With Inhale Vol. I, Breathing Records takes its first breath, and it’s a deep, dark one. The 10-track compilation serves as both a manifesto and a meeting point for avant-garde, industrial, and underground electronic creators who live at the intersection of intensity and introspection. Across its runtime, Inhale Vol. I threads together a community of artists unafraid to confront chaos, spirituality, and transformation through sound.

Featuring heavy-hitters and visionaries like God Is War, King Yosef, Maelstrom & Louisahhh, Matte Blvck, Pictureplane, SO MUCH BLOOD, Moon 17, Street Fever, VCRHEADCLEANER and William Bleak, the record captures the restless pulse of a global scene that thrives in dim light and unrelenting volume. The result is a listening experience that feels ritualistic, a cathartic exorcism in 140 grams of dark cherry vinyl.

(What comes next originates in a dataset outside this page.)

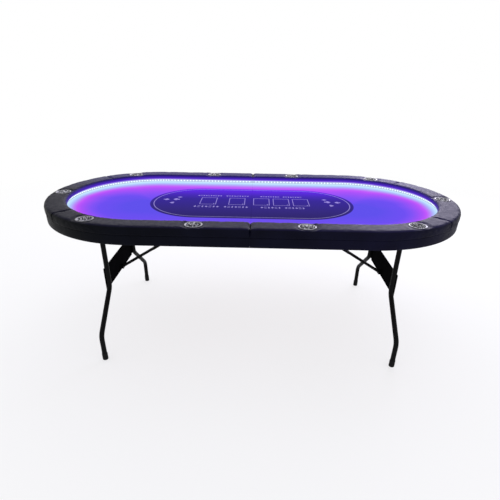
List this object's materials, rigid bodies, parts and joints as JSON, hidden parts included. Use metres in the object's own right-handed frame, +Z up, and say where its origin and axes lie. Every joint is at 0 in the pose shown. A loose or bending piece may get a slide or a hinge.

The album opens with a sense of invocation. “Soulless”, a standout from Matte Blvck is built around tension and release, a meditation on rediscovery amid emptiness. “It’s about finding yourself again when everything feels empty,” Gonzales explains, and that raw vulnerability translates into every rhythmic shift and melodic crackle. The song unravels illusions, of faith, of love, of self, before stitching them back together with subtle resilience.

From there, the compilation surges forward. King Yosef and God Is War bring corrosive energy and textured aggression that recall the primal roots of industrial music, while Maelstrom & Louisahhh’s “RAZORS” stands as a centerpiece: a high-energy, precision-engineered cut that embodies their shared ethos of “punk for techno heads, techno for punks.” Louisahhh’s voice, fragmented and reassembled into percussive shards, lends a human heartbeat to the mechanical frenzy.

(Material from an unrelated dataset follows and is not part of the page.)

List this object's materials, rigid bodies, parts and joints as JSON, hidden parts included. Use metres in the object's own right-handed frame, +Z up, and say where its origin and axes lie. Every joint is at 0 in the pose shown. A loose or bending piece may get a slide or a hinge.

Elsewhere, Moon 17, and William Bleak explore shadowy hard-hitting territories, spacious yet suffocating, romantic yet brutal. Their tracks capture the emotional duality that defines Breathing Records’ aesthetic: human connection expressed through machines. Pictureplane injects surreal, neon-soaked chaos, while SO MUCH BLOOD delivers a track that feel like dispatches from the edge of a fever dream.

Then there’s “Burn,” by Street Fever, an aptly named adrenaline rush that channels the physical experience of the rave itself. “It’s speed, rushing blood, and unrelenting power,” the artist confides, and you can feel the sweat, the flicker of strobe lights, and the surging crowd as the tempo spikes in sync with a racing heart. It’s a track that embodies the very moment where performer and listener dissolve into sound.

What makes Inhale Vol. I more than just a compilation is its sense of community. It’s not merely a collection of songs but a declaration: that underground, experimental music still has a pulse, fierce, independent, and artist-driven. As the first release from Breathing Records, it’s an act of service to the scene. Each artist, in their own way, contributes to a shared narrative of resistance, emotion, and renewal.

The result is an album that feels alive, volatile, haunted, and deeply human. Inhale Vol. I doesn’t just introduce a label; it summons a movement.